## [GIVEN PROBLEM]
Identify all lines of the data containing the string "this" and copy them.
---
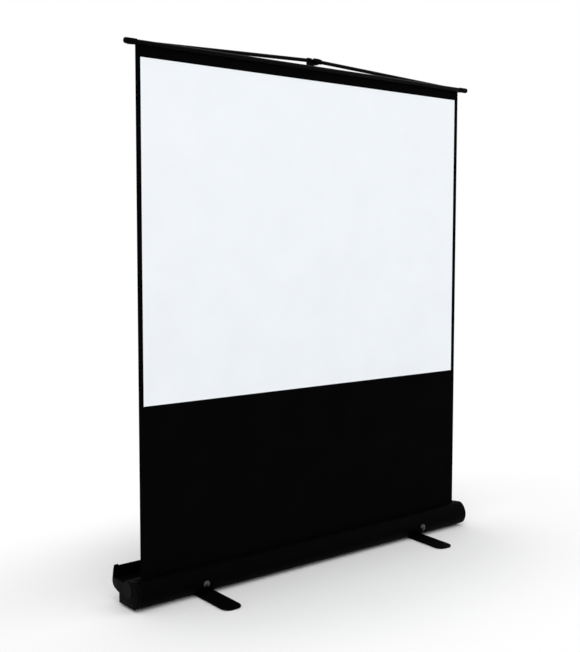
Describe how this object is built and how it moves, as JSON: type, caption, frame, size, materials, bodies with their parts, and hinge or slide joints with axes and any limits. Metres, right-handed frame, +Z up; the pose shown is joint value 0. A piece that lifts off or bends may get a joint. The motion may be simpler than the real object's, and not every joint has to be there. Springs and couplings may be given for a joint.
{
  "type": "pull up projection screen",
  "caption": "Floor-standing projection screen whose fabric pulls up from a sprung roller in a casing and hangs on a telescopic mast.",
  "frame": {"origin": "on the floor, midway between the two foot pivots", "axes": "+X along the screen to the viewer's right, +Y to the rear, +Z up"},
  "size_m": [1.734, 0.5024, 2.0063],
  "materials": {
    "casing_coat": "black powder coat",
    "foot_coat": "black powder coat on steel",
    "bar_coat": "black anodised",
    "mast_coat": "black anodised",
    "moulding": "black moulded",
    "nylon": "natural",
    "steel": "zinc plated",
    "button": "grey satin",
    "pad_rubber": "matt",
    "sheet": "matt white, black borders"
  },
  "bodies": {
    "casing": {"housing": "casing_coat", "end_cap_left": "moulding", "end_cap_right": "moulding", "axle_cover_left": "moulding", "axle_cover_right": "moulding", "mast_bracket": "casing_coat", "mast_hinge_pin": "steel", "mast_rest": "moulding", "idle_bearing": "nylon", "spring_bearing": "nylon", "spring_shaft": "steel", "torsion_spring": "steel", "foot_bolt_left": "steel", "foot_bolt_right": "steel", "foot_nut_left": "steel", "foot_nut_right": "steel", "foot_washer_left": "nylon", "foot_washer_right": "nylon", "button_guide_left": "steel", "button_guide_right": "steel"},
    "foot_left": {"foot_bar_left": "foot_coat", "foot_pad_left_front": "pad_rubber", "foot_pad_left_rear": "pad_rubber"},
    "foot_right": {"foot_bar_right": "foot_coat", "foot_pad_right_front": "pad_rubber", "foot_pad_right_rear": "pad_rubber"},
    "button_left": {"foot_button_left": "button"},
    "button_right": {"foot_button_right": "button"},
    "roller": {"roller_tube": "steel", "fabric_roll": "sheet", "idle_plug": "nylon", "spring_plug": "nylon", "shaft_bush": "nylon"},
    "bar": {"top_bar": "bar_coat", "bar_end_left": "moulding", "bar_end_right": "moulding", "hanger_rod_left": "bar_coat", "hanger_rod_right": "bar_coat", "hanger_yoke": "casing_coat", "screen_fabric": "sheet"},
    "mast_base": {"mast_knuckle": "moulding", "mast_base_tube": "mast_coat", "lower_collar": "moulding", "lower_lever_pin": "steel"},
    "mast_middle": {"mast_middle_tube": "mast_coat", "middle_guide": "nylon", "upper_collar": "moulding", "upper_lever_pin": "steel"},
    "mast_upper": {"mast_upper_tube": "mast_coat", "upper_guide": "nylon", "mast_head": "casing_coat"},
    "lower_clamp": {"lower_lever": "moulding"},
    "upper_clamp": {"upper_lever": "moulding"}
  },
  "joints": [
    {"name": "foot_left_swivel", "type": "hinge", "parent": "casing", "child": "foot_left", "pos_m": [-0.561, 0, 0.005], "axis": [0, 0, 1], "range_deg": [0, 92.5]},
    {"name": "foot_right_swivel", "type": "hinge", "parent": "casing", "child": "foot_right", "pos_m": [0.561, 0, 0.005], "axis": [0, 0, 1], "range_deg": [-84.5, 5.5]},
    {"name": "button_left_press", "type": "slide", "parent": "casing", "child": "button_left", "axis": [0, 1, 0], "range_m": [0, 0.0035], "stiffness_N_per_m": 400},
    {"name": "button_right_press", "type": "slide", "parent": "casing", "child": "button_right", "axis": [0, 1, 0], "range_m": [0, 0.0035], "stiffness_N_per_m": 400},
    {"name": "bar_slide", "type": "slide", "parent": "casing", "child": "bar", "axis": [0, 0, 1], "range_m": [-1.8445, 0.02], "deforming": ["screen_fabric"]},
    {"name": "roller_spin", "type": "hinge", "parent": "casing", "child": "roller", "pos_m": [0, -0.0083, 0.07], "axis": [1, 0, 0], "range_deg": [-52, 4616]},
    {"name": "mast_fold", "type": "hinge", "parent": "casing", "child": "mast_base", "pos_m": [0, 0.0656, 0.118], "axis": [0, 0.9997, 0.0237], "range_deg": [0, 90]},
    {"name": "mast_middle_slide", "type": "slide", "parent": "mast_base", "child": "mast_middle", "axis": [0, -0.0237, 0.9997], "range_m": [-0.5303, 0]},
    {"name": "mast_upper_slide", "type": "slide", "parent": "mast_middle", "child": "mast_upper", "axis": [0, -0.0237, 0.9997], "range_m": [-0.5303, 0]},
    {"name": "lower_lever_turn", "type": "hinge", "parent": "mast_base", "child": "lower_clamp", "pos_m": [-0.01591, 0.03256, 0.83942], "axis": [0, -0.0237, 0.9997], "range_deg": [0, 100]},
    {"name": "upper_lever_turn", "type": "hinge", "parent": "mast_middle", "child": "upper_clamp", "pos_m": [-0.01414, 0.02072, 1.41262], "axis": [0, -0.0237, 0.9997], "range_deg": [0, 100]}
  ],
  "couplings": [
    {"joint": "roller_spin", "follows": "bar_slide", "rad_per_m": -43.668}
  ]
}
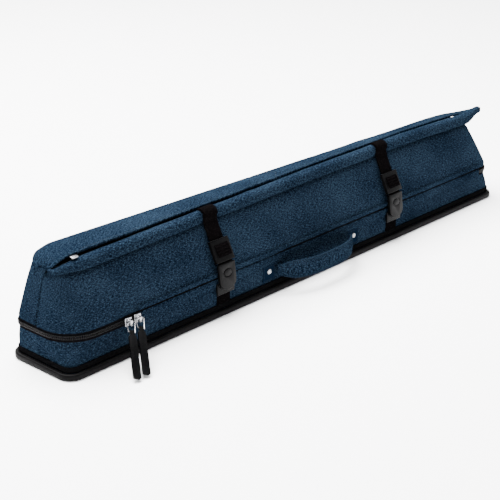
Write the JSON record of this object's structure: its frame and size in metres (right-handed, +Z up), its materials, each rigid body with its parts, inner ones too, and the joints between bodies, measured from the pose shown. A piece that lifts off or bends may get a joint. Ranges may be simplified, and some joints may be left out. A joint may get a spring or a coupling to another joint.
{
  "type": "telescope carry case",
  "caption": "Long padded fabric case lying on a stiff base, with a hinged zip lid, a pocket flap along its top, two buckled webbing straps and a short side handle.",
  "frame": {"origin": "centre of the underside of the base board", "axes": "+X along the case from the zip-pull end to the far end, +Y from the handle side to the hinge side, +Z up"},
  "size_m": [0.92, 0.1762, 0.1511],
  "materials": {
    "blue_fabric": "heathered navy plain weave",
    "webbing": "black twill webbing",
    "black_tape": "black woven tape",
    "zip_coil": "nylon coil",
    "foam": "grey foam",
    "board": "stiff board",
    "rim": "moulded edging",
    "buckle_plastic": "moulded satin",
    "pull_rubber": "soft matte",
    "bright_metal": "plated"
  },
  "bodies": {
    "tray": {"base_board": "board", "base_rim": "rim", "base_band": "black_tape", "tray_wall": "blue_fabric", "floor_pad": "foam", "side_pad": "foam", "cradle_near": "foam", "cradle_middle": "foam", "cradle_far": "foam", "tray_zip_tape": "black_tape", "tray_zip_coil": "zip_coil", "tray_zip_hem": "blue_fabric", "tray_hinge_strip": "black_tape", "lower_web_near": "webbing", "lower_web_far": "webbing", "buckle_base_near": "buckle_plastic", "buckle_base_far": "buckle_plastic", "handle_tab_near": "blue_fabric", "handle_tab_far": "blue_fabric", "rivet_near": "bright_metal", "rivet_far": "bright_metal"},
    "handle": {"handle_grip": "blue_fabric"},
    "lid": {"lid_front_panel": "blue_fabric", "lid_far_panel": "blue_fabric", "lid_back_panel": "blue_fabric", "lid_near_panel": "blue_fabric", "lid_pad": "foam", "pocket_floor": "black_tape", "lid_zip_tape": "black_tape", "lid_zip_coil": "zip_coil", "lid_zip_hem": "blue_fabric", "lid_hinge_strip": "black_tape", "lid_lip": "blue_fabric", "pocket_tape_lid": "black_tape", "strap_root_near": "webbing", "strap_root_far": "webbing"},
    "flap": {"flap_panel": "blue_fabric", "pocket_coil_flap": "zip_coil"},
    "pocket_slider": {"pocket_slider": "bright_metal"},
    "strap_near": {"strap_web_near": "webbing", "buckle_plate_near": "buckle_plastic"},
    "glide_near": {"strap_glide_near": "buckle_plastic", "glide_fold_near": "webbing"},
    "button_near": {"buckle_button_near": "buckle_plastic"},
    "strap_far": {"strap_web_far": "webbing", "buckle_plate_far": "buckle_plastic"},
    "glide_far": {"strap_glide_far": "buckle_plastic", "glide_fold_far": "webbing"},
    "button_far": {"buckle_button_far": "buckle_plastic"},
    "slider_left": {"slider_left": "bright_metal"},
    "pull_left": {"pull_link_left": "bright_metal", "pull_tab_left": "pull_rubber"},
    "slider_right": {"slider_right": "bright_metal"},
    "pull_right": {"pull_link_right": "bright_metal", "pull_tab_right": "pull_rubber"}
  },
  "joints": [
    {"name": "lid_hinge", "type": "hinge", "parent": "tray", "child": "lid", "pos_m": [0, 0.0539, 0.0505], "axis": [-1, 0, 0], "range_deg": [0, 100]},
    {"name": "flap_hinge", "type": "hinge", "parent": "lid", "child": "flap", "pos_m": [0, 0.0268, 0.1377], "axis": [-0.9998, 0, 0.0215], "range_deg": [0, 95]},
    {"name": "pocket_slider_travel", "type": "slide", "parent": "lid", "child": "pocket_slider", "axis": [0.9999, 0, 0.0132], "range_m": [0, 0.195]},
    {"name": "handle_swing", "type": "hinge", "parent": "tray", "child": "handle", "pos_m": [0, -0.0604, 0.034], "axis": [-1, 0, 0], "range_deg": [0, 40]},
    {"name": "strap_near_swing", "type": "hinge", "parent": "lid", "child": "strap_near", "pos_m": [-0.184, -0.0306, 0.13376], "axis": [-1, 0, 0], "range_deg": [0, 80]},
    {"name": "glide_near_slide", "type": "slide", "parent": "strap_near", "child": "glide_near", "axis": [0, 0.4519, 0.8921], "range_m": [0, 0.018]},
    {"name": "button_near_press", "type": "slide", "parent": "strap_near", "child": "button_near", "axis": [0, 0.9927, -0.1206], "range_m": [0, 0.0012], "stiffness_N_per_m": 500},
    {"name": "strap_far_swing", "type": "hinge", "parent": "lid", "child": "strap_far", "pos_m": [0.184, -0.0306, 0.13709], "axis": [-1, 0, 0], "range_deg": [0, 80]},
    {"name": "glide_far_slide", "type": "slide", "parent": "strap_far", "child": "glide_far", "axis": [0, 0.4315, 0.9021], "range_m": [0, 0.018]},
    {"name": "button_far_press", "type": "slide", "parent": "strap_far", "child": "button_far", "axis": [0, 0.9927, -0.1206], "range_m": [0, 0.0012], "stiffness_N_per_m": 500},
    {"name": "slider_left_travel", "type": "slide", "parent": "tray", "child": "slider_left", "axis": [-1, 0, 0], "range_m": [0, 0.035]},
    {"name": "pull_left_swing", "type": "hinge", "parent": "slider_left", "child": "pull_left", "pos_m": [-0.3596, -0.0628, 0.0505], "axis": [-1, 0, 0], "range_deg": [0, 95]},
    {"name": "slider_right_travel", "type": "slide", "parent": "tray", "child": "slider_right", "axis": [1, 0, 0], "range_m": [0, 0.1]},
    {"name": "pull_right_swing", "type": "hinge", "parent": "slider_right", "child": "pull_right", "pos_m": [-0.3439, -0.0628, 0.0505], "axis": [-1, 0, 0], "range_deg": [0, 95]}
  ]
}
---
## [RESULT BELOW]
Describe how this object is built and how it moves, as JSON: type, caption, frame, size, materials, bodies with their parts, and hinge or slide joints with axes and any limits. Metres, right-handed frame, +Z up; the pose shown is joint value 0. A piece that lifts off or bends may get a joint. The motion may be simpler than the real object's, and not every joint has to be there. Springs and couplings may be given for a joint.
Write the JSON record of this object's structure: its frame and size in metres (right-handed, +Z up), its materials, each rigid body with its parts, inner ones too, and the joints between bodies, measured from the pose shown. A piece that lifts off or bends may get a joint. Ranges may be simplified, and some joints may be left out. A joint may get a spring or a coupling to another joint.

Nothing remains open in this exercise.